Title IX Complaint: Wisconsin School Failed to Act After ‘Trans Female’ Student Exposed Himself to Female Students in Locker Room Shower

The conservative Wisconsin Institute for Law & Liberty (WILL) filed a June 14 Title IX complaint against a Wisconsin public school district after a ‘trans female’ student exposed himself to four minor female students in a high school’s locker room shower. Title IX bars sex discrimination in education:

No person in the United States shall, on the basis of sex, be excluded from participation in, be denied the benefits of, or be subjected to discrimination under any education program or activity receiving Federal financial assistance.

According to the complaint, sexual harassment under Title IX includes “[u]nwelcome conduct determined by a reasonable person to be so severe, pervasive, and objectively offensive that it effectively denies a person equal access to the recipient’s education program or activity.”

WILL filed the complaint against the Sun Prairie Area School District (SPASD) “as an interested third-party organization with clients whose daughter was discriminated against on the basis of sex” because of the shower incident, which the complaint details:

On March 3, 2023, four freshman girls at SPASD participated in a swim unit as part of their gym class. After class, the girls entered the girls’ athletic locker room to shower before their next class. Upon entering, they noticed an 18-year-old senior male student in the area of the lockers and benches.
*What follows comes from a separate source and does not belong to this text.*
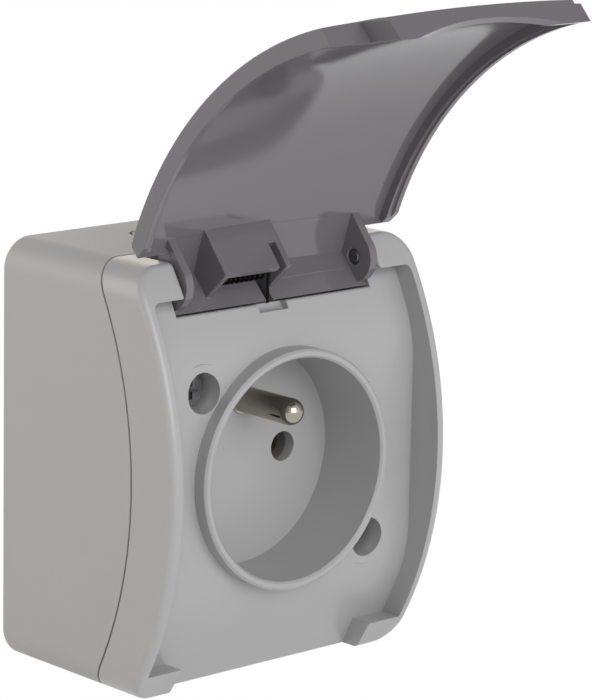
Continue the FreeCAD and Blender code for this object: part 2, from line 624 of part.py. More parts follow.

While the girls were shocked to see him in the locker room, they had a general idea that the student identifies as transgender. Even though they were uncomfortable, they proceeded to the shower area and began to rinse off with their swimsuits on, which was their = usual practice.As the girls began to shower, the male student approached them, entered the shower area, announced “I’m trans, by the way,” and then fully undressed and showered next to the girls. He was initially turned towards the wall but turned and fully exposed his body to the four girls. He had not transitioned medically and had the physiological appearance of an adult male. Understandably, the girls closed their eyes and tried to hurry up and leave the showers.

The complaint accuses the district of not following Title IX procedures by failing “to offer supportive measures or an opportunity to file a formal complaint of sexual harassment until after WILL became involved.”
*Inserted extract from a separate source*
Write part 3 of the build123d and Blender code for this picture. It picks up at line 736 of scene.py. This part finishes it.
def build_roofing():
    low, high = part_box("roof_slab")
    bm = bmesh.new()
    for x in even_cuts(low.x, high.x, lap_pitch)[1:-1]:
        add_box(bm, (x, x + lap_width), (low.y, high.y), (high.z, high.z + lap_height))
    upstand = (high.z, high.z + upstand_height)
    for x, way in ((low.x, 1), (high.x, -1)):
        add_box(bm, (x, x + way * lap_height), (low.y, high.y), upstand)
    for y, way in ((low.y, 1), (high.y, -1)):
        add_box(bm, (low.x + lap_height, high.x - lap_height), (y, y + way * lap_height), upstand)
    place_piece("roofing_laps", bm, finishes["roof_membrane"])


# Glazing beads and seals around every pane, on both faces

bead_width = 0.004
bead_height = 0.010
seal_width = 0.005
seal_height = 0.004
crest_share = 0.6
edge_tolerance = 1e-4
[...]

The district’s alleged failures include not interviewing one of the four girls even after becoming aware of her identity and failure to report a possible criminal act because an adult exposed himself to minors.

One of the girls relayed the experience to “another student, who subsequently informed student services about the incident.” The complaint alleges the school’s assistant principal failed to pass the sexual harassment report on to the Title IX coordinator as required by law.

When the uninvolved student later received permission to provide the names of the four girls to student services, “the assistant principal told the student that the girls can instead approach [the assistant principal] if they wanted,” according to the complaint.

When WILL asked why the district never interviewed one of the girls, the district allegedly replied that an interview was unnecessary because “the investigation had already established the facts of what occurred.”

The complaint accuses the district of failing to resolve the concerns of parents who inquired about the school’s locker-room use policy, with the district allegedly only producing a “Restroom and Locker Room Accessibility Guidance” policy more than a month after the incident on April 20, 2023. The complaint alleges the policy “by all accounts was never adopted by the school board.”

According to a response from the district, “[t]he language in that document was in effect at the time of the incident. It is a part of the district’s transgender guidelines document which dates to 2017.”

The “Restroom and Locker Room Accessibility Guidance” document, which quotes Title IX, describes how the district will handle restroom and locker-room conflicts arising out of use by trans students:

A student who is transgender, nonbinary, or gender expansive will be permitted to access the men’s/women’s segregated restrooms in accordance with the student’s gender identity that the student regularly asserts at school and in other social environments.

The document calls for assessing requests “on a case-by-case basis” to further the goals of facilitating access to the “curriculum and other relevant programs,” providing “adequate student privacy and safety” and reducing “stigmatization of the transgender student.”

According to the document, requests must be considered in light of “[t]he physical layout of the facility and the degree of undress required when changing for the applicable activity . . . in making the arrangements.”

The document continues, however, that “[t]here is no absolute rule that, in all cases, will require a transgender student to access and use only the locker rooms and other changing areas that correspond to the biological sex the student was assigned at birth.”

A letter from WILL to the district on April 19, 2023, called on the district “to address this [incident] immediately and put policies in place that will protect the safety and privacy of all students” and called “the response by the District to date . . . completely inadequate.” The letter made extensive document requests of the district.

A response to WILL’s request for documents, dated May 10, 2023, provided several requested documents but refused to produce others until WILL pre-payed more than $11,000 in costs estimated to produce the remaining documents.

Counsel for SPASD declined to comment on the Title IX complaint.